By Steve Wagor, Co-Founder APconnections
Wireless dead spots are a common problem in homes and offices that expand beyond the range of single wireless access point. For example in my home office, my little Linksys Access point works great on my main floor , but down in my basement the signal just does not reach very well. The problem with a simple access point is if you need to expand your area you must mesh a new one, and off the shelf they do not know how to talk to each other.
For those of you have tried to expand your home network into a mesh with multiple access points there are howto’s out there for rigging them up
Many use wireless access points that are homemade, or the commercial style made for long range. With these solutions you will most likely need a rubber ducky antenna and either some old computers or at least small board computers with attached wireless cards. You will also need to know a bit of networking and setup most of these types of things via what some people would consider complex commands to link them all up into the mesh.
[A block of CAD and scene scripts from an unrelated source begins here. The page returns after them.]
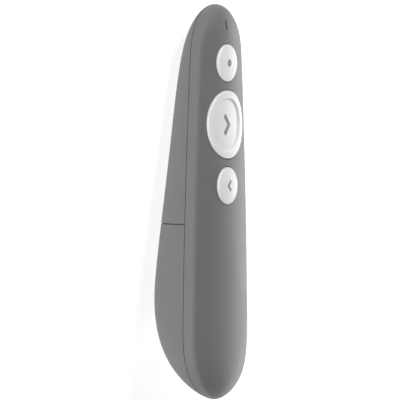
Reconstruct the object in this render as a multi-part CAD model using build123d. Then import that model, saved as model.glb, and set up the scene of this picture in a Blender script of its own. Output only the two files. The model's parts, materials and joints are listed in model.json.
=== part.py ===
from build123d import *
import os
from functools import lru_cache
from math import atan, cos, degrees, hypot, pi, radians, sin

# A hand-held presentation clicker that lies on its back, buttons up.
# All pieces are drawn in the body's own axes: X across the face, Y from the tail tip to the nose tip,
# Z out of the face, with Z = 0 on the parting plane between the upper and the rear casing.
# The finished pieces are then turned about X, so that the straight back lies on the ground. (mm)

# ---- outer form ----
body_length = 131.3
widest_half_width = 18.64
widest_station = 8.4           # where the sides would be widest, before the tail is rounded
side_bow = 0.00038             # how fast the sides close, per mm squared
face_height_at_tail = 6.52     # face above the parting plane
face_taper = 0.0077
back_depth_at_tail = 24.68     # back below the parting plane
back_taper = 0.1361
face_arch = 0.435              # how far the arched face falls at its sides, as a share of its height
shoulder_place = 0.952         # where the arch meets the side wall, as a share of the half width
sharpness_at_tail = 6.0        # of the shoulder between the two
sharpness_at_nose = 9.0
back_squareness = 1.95         # superellipse power of the rear half of a section
tip_rise = 0.6                 # both tips lie a little above the parting plane
tip_rise_reach = 6.0
tip_cap = 0.04                 # each rounded end stops this short of its tip

# How each outline closes at an end: how far in the rounding starts, its power and its root.
tail_plan = (23.6, 2.56, 1.63)
nose_plan = (16.26, 2.13, 2.04)
tail_face = (10.7, 2.41, 2.44)
nose_face = (11.0, 2.2, 2.2)
tail_back = (45.45, 2.46, 1.10)
nose_back = (25.37, 1.95, 1.77)

wall = 1.6
rest_flat_depth = 0.65         # what is planed off the back, as the strip that it rests on
seam_gap = 0.2                 # between the upper casing and both rear pieces
door_station = 58.3            # the cross joint between rear casing and battery door
door_end_gap = 0.3
tab_stations = (68.5, 90.0, 104.0)
tab_length = 5.0
tab_depth = 0.8                # how far the upper casing's tabs reach into the rear casing
tab_thickness = 1.2
tab_gap = 0.1
slip_gap = 0.05                # loose fit of small parts in their pockets

# ---- buttons ----
laser_station = 111.7
next_station = 91.3
previous_station = 71.0
small_button_radius = 6.2
next_button_radius = 11.3
button_gap = 0.22              # all round, in the face
small_dome_proud = 0.85        # crown above the face
small_rim_proud = 0.3
next_rim_proud = 0.55
dish_radius = 8.8
dish_depth = 0.6
dish_edge_round = 0.22
cap_edge_round = 0.4
hole_edge_round = 0.25
flange_width = 1.0
flange_gap = 0.1
flange_bottom = 1.9
stem_radius = 1.5
stem_root = 1.0                # how far the stem runs into the cap
button_travel = 0.4

# ---- circuit board and switches ----
board_top = -1.0
board_thickness = 1.0
board_edge_gap = 1.3
board_start = 65.6
board_end = 121.5
switch_side = 4.6
switch_height = 1.8
switch_corner = 0.5
plunger_radius = 1.1
plunger_rise = 0.45
plunger_depth = 0.3
plunger_fit = 0.05
boss_radius = 2.1
pilot_radius = 0.9
screw_radius = 0.85
screw_length = 4.6
screw_head_radius = 1.8
screw_head_height = 1.1
screw_slot_depth = 0.5
screw_slot_width = 0.5
screw_slot_reach = 0.6         # of the head's radius
board_boss_places = ((10.4, 77.0), (9.6, 106.6))

# ---- chips under the board: place as (across, along), size as (across, along, height) ----
radio_place = (3.0, 84.5)
radio_size = (5.0, 5.0, 0.9)
radio_corner = 0.3
crystal_place = (-3.4, 84.0)
crystal_size = (3.2, 2.5, 0.8)
crystal_corner = 0.4
antenna_place = (0.0, 68.6)
antenna_size = (6.5, 2.2, 1.2)
inductor_place = (-4.0, 95.0)
inductor_size = (4.0, 4.0, 2.0)
inductor_corner = 0.6
driver_place = (3.6, 97.0)
driver_size = (3.0, 3.0, 1.1)
chip_corner = 0.2
capacitor_row_start = (7.6, 82.0)
capacitor_size = (1.0, 0.5, 0.5)
resistor_row_start = (-8.0, 88.0)
resistor_size = (1.0, 0.5, 0.35)
chips_in_row = 6
chip_pitch = 1.6

# ---- laser ----
laser_drop = 1.4               # axis below the parting plane
barrel_radius = 2.0
barrel_bore = 1.5
barrel_start = 115.3
barrel_end = 123.6
lens_thickness = 1.2
lens_setback = 0.5
diode_length = 2.8
diode_cup_depth = 0.6
window_radius = 1.8
window_flange_radius = 2.2
window_flange_start = 126.0
window_flange_thickness = 1.0
window_recess = 0.25
cradle_start = 117.2
cradle_length = 3.0
cradle_half_width = 3.0

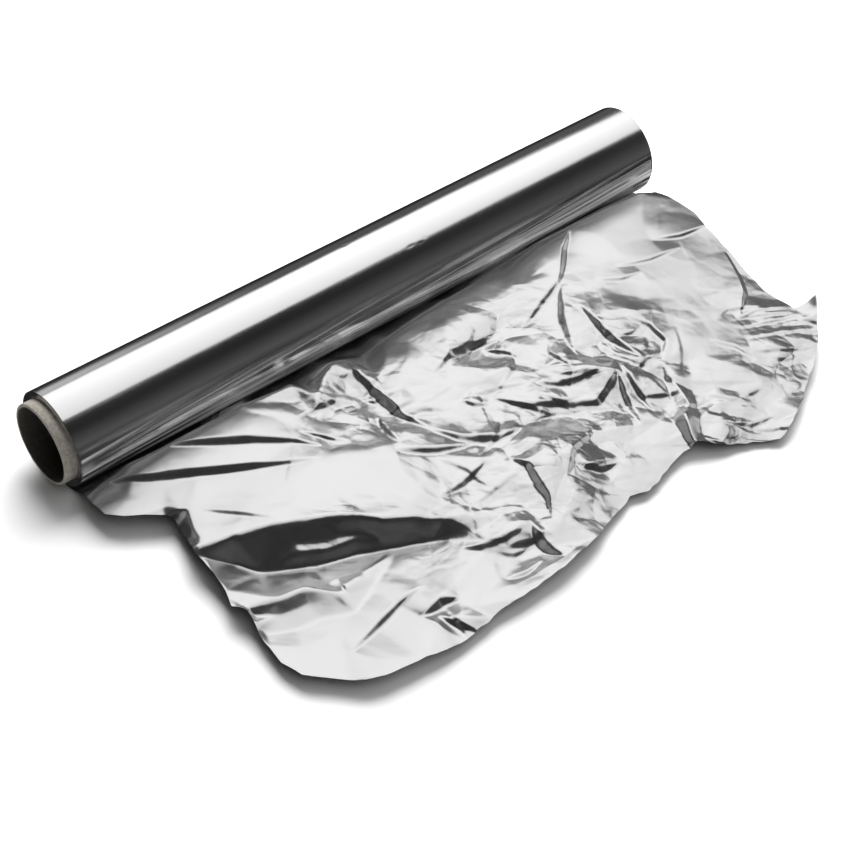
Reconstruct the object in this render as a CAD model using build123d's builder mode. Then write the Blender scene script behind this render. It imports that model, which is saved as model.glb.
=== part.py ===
"""Household roll of aluminium foil, lying on its side with a length pulled out in front of it.

Frame: millimetres, +Z up. The origin is on the roll's axis, halfway along the width of the foil.
X runs along the axis. The pulled-out length spreads over the floor towards -Y.
The floor is one roll radius below the axis.
"""

import os
from math import cos, hypot, pi, sqrt

from build123d import *

os.makedirs("parts", exist_ok=True)

# ---- Driving dimensions -------------------------------------------------------------------

foil_width = 300.0  # the web's full width, which is the length of the wound roll
roll_diameter = 40.0  # over the wound turns
core_diameter = 34.0  # outside of the paperboard tube
core_wall = 1.5
core_stand_out = 5.0  # how far the tube stands out of the turns at the -X end
winding_clearance = 0.1  # between the tube and the first turn, on the radius

pulled_length = 165.0  # from the roll's axis to the middle of the front edge, in plan
side_draw_in = 7.0  # how far crumpling draws each free side edge in
sheet_thickness = 0.5  # stands in for a web of about 0.015
sheet_clearance = 0.3  # between the turns and the place where the sheet leaves them
floor_clearance = 0.2  # under the flats between the folds
lift_off_length = 30.0  # over which the folds rise from nothing, starting at the roll
corner_curl_height = 22.0  # how far the corner at +X curls up
corner_curl_reach = 62.0  # how far from that corner the curl begins

# Each fold of the sheet is a rounded ridge along a straight crest. A crest has two ends, and
# each end has a place across the width (-1 to 1), a place along the pulled length (0 at the
# roll's axis, 1 at the front edge) and a height. The last number is the half width of its foot.
sheet_folds = [
    ((-1.00, 0.42, 16.0), (-0.45, 0.54, 13.0), 27.0),  # plateau behind the big step, left
    ((-0.45, 0.54, 13.0), (0.00, 0.74, 9.0), 24.0),  # the same crest, falling to the middle
    ((-1.00, 0.84, 18.0), (-0.35, 0.92, 11.0), 26.0),  # lobe at the front left corner
    ((-0.35, 0.24, 11.0), (0.20, 0.60, 13.0), 22.0),  # ridge that runs out from the roll
    ((0.20, 0.60, 13.0), (0.42, 0.76, 15.0), 20.0),
    ((0.10, 0.20, 11.0), (0.55, 0.36, 10.0), 24.0),  # the rear of the right half
    ((0.55, 0.36, 10.0), (1.00, 0.50, 9.0), 30.0),
    ((0.55, 0.90, 9.0), (0.80, 0.78, 10.0), 22.0),  # in front of the curled corner
]

# The front edge: places across the width (-1 to 1), and how far the sheet reaches there as a
# share of the pulled length.
front_edge = [
    (-1.00, 0.90),
    (-0.70, 1.03),
    (-0.33, 1.01),
    (-0.03, 0.95),
    (0.26, 0.94),
    (0.52, 1.01),
    (0.75, 0.95),
    (1.00, 0.81),
]

section_count = 49  # sections across the width that the sheet is lofted through
points_per_section = 25

# ---- Values worked out from them ------------------------------------------------------------

roll_radius = roll_diameter / 2
core_radius = core_diameter / 2
core_bore_radius = core_radius - core_wall
core_length = foil_width + core_stand_out
half_width = foil_width / 2
floor_z = -roll_radius

# The sheet lies flat on the floor where it leaves the turns, in the wedge of space below them
# that is just high enough for its thickness and its clearance.
sheet_rear_y = -sqrt(roll_radius**2 - (roll_radius - sheet_thickness - sheet_clearance) ** 2)


def smooth_step(value):
    """0 below 0, 1 above 1, and a smooth rise between."""
    share = min(max(value, 0.0), 1.0)
    return share * share * (3 - 2 * share)


def front_reach(place):
    """How far the front edge is from the roll's axis at a place across the width, -1 to 1."""
    for (place_0, share_0), (place_1, share_1) in zip(front_edge, front_edge[1:]):
        if place <= place_1:
            blend = smooth_step((place - place_0) / (place_1 - place_0))
            return pulled_length * (share_0 + blend * (share_1 - share_0))
    return pulled_length * front_edge[-1][1]


def fold_height(x, y, fold):
    """Height of one fold: its crest's height there, times a raised cosine of the distance to it."""
    (x_share_0, y_share_0, height_0), (x_share_1, y_share_1, height_1), half_foot = fold
    start_x, start_y = x_share_0 * half_width, -y_share_0 * pulled_length
    run_x = x_share_1 * half_width - start_x
    run_y = -y_share_1 * pulled_length - start_y
    along = ((x - start_x) * run_x + (y - start_y) * run_y) / (run_x**2 + run_y**2)
    along = min(max(along, 0.0), 1.0)
    distance = hypot(x - start_x - along * run_x, y - start_y - along * run_y)
    crest = height_0 + along * (height_1 - height_0)
    return crest * cos(pi / 2 * min(distance / half_foot, 1.0)) ** 2


def sheet_height(x, y):
    """Underside of the sheet above the floor: its folds, blended as a cubic mean, and the curl."""
    folds = sum(fold_height(x, y, fold) ** 3 for fold in sheet_folds) ** (1 / 3)
    from_corner = hypot(x - half_width, y + pulled_length)
    curl = corner_curl_height * max(0.0, 1 - from_corner / corner_curl_reach) ** 2
    lift = smooth_step((sheet_rear_y - y) / lift_off_length)
    return lift * (floor_clearance + folds + curl)


# ---- Paperboard core --------------------------------------------------------------------------

with BuildPart() as core_tube:
    with BuildSketch(Plane.YZ.offset(-half_width - core_stand_out)):
        Circle(core_radius)
        Circle(core_bore_radius, mode=Mode.SUBTRACT)
    extrude(amount=core_length)
core_tube.part.label = "core_tube"

# ---- Wound turns of foil, as one solid ----------------------------------------------------------

with BuildPart() as foil_roll:
    with BuildSketch(Plane.YZ.offset(-half_width)):
        Circle(roll_radius)
        Circle(core_radius + winding_clearance, mode=Mode.SUBTRACT)
    extrude(amount=foil_width)
foil_roll.part.label = "foil_roll"

# ---- Pulled-out length of foil --------------------------------------------------------------------

# Every section stands upright on a straight line over the floor, from the roll to the front
# edge. The lines draw together towards the front, which brings the side edges in.
with BuildPart() as foil_sheet:
    for section in range(section_count):
        place = -1 + 2 * section / (section_count - 1)
        rear = Vector(place * half_width, sheet_rear_y, floor_z)
        front = Vector(place * (half_width - side_draw_in), -front_reach(place), floor_z)
        reach = (front - rear).length
        outward = (front - rear).normalized()
        under = []
        for point in range(points_per_section):
            distance = reach * point / (points_per_section - 1)
            spot = rear + outward * distance
            under.append((distance, sheet_height(spot.X, spot.Y)))
        over = [(distance, height + sheet_thickness) for distance, height in under]
        upright = Plane(origin=rear, x_dir=outward, z_dir=outward.cross(Vector(0, 0, 1)))
        with BuildSketch(upright):
            with BuildLine():
                Spline(*under)
                Line(under[-1], over[-1])
                Spline(*reversed(over))
                Line(over[0], under[0])
            make_face()
    loft(ruled=True)
foil_sheet.part.label = "foil_sheet"

# ---- Files ------------------------------------------------------------------------------------------

for piece in (core_tube, foil_roll, foil_sheet):
    export_step(piece.part, f"parts/{piece.part.label}.step")
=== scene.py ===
# %% [markdown]
# # A household roll of aluminium foil
#
# This lesson finishes a roll of kitchen foil that lies on its side, with a crumpled length pulled
# out in front of it. The frame comes from the CAD model: the roll's axis is the X axis, the floor
# is one roll radius below it, and the loose length spreads towards -Y. Three pieces are made here:
# the paperboard core, the wound turns and the pulled-out sheet. Each stands in for a plainer CAD
# solid. The sizes of the core and the turns are read from those solids' boxes, and the sheet's
# outline is listed over its own.

import bpy
import numpy as np
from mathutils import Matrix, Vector
from mathutils.geometry import delaunay_2d_cdt


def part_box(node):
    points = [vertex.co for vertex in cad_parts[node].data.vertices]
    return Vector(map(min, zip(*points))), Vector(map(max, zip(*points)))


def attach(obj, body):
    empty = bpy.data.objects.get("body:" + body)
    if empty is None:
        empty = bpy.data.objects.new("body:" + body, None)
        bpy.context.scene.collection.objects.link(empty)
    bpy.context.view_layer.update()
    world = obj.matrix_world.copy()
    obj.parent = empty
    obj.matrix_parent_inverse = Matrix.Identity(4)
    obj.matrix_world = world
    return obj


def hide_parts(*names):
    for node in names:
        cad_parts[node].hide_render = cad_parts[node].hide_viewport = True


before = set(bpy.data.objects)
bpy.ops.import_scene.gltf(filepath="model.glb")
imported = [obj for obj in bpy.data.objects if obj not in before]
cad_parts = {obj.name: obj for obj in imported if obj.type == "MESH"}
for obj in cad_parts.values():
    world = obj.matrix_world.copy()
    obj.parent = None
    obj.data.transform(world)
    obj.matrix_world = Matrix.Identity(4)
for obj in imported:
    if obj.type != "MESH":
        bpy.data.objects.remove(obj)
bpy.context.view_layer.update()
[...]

Well its a lot easier than that if you don’t need miles and miles of coverage using off the shelf Apple products. These are small devices with no external antennas.
First you need to install an Apple Extreme access point:
http://www.apple.com/airport-extreme
– at the time of this being written it is $199 and has been at that price for at least a couple of years now.
Now for every dead spot you just need the Apple Express:
http://www.apple.com/airport-express/
– at the time of this being written it is $99 and has been at that price for at least a couple of years now too.
So for every dead spot you have you can solve the problem for $99 after the Apple Extreme is installed. And Apple has very good install instructions on the product line so you don’t need to be a network professional to configure it. Most of it is simple point and click and all done via a GUI and without having to go to a command line ever.
For whole home music fairly effortlessly you can use the Analog/Optical Audio Jack on the back of the Airport Express and plug into your stereo or externally powered speakers. Now connect your iPhone or Mac product up to the same wireless network provided by your Airport Extreme and you can use Airplay to toggle on all or any of the stereos that your network has access to. So if you let your guests access your wireless network and they have an iPhone with Airplay then they could let you listen to anything they are playing by using Airplay to play it on your stereo for example while you are working out together in your home gym.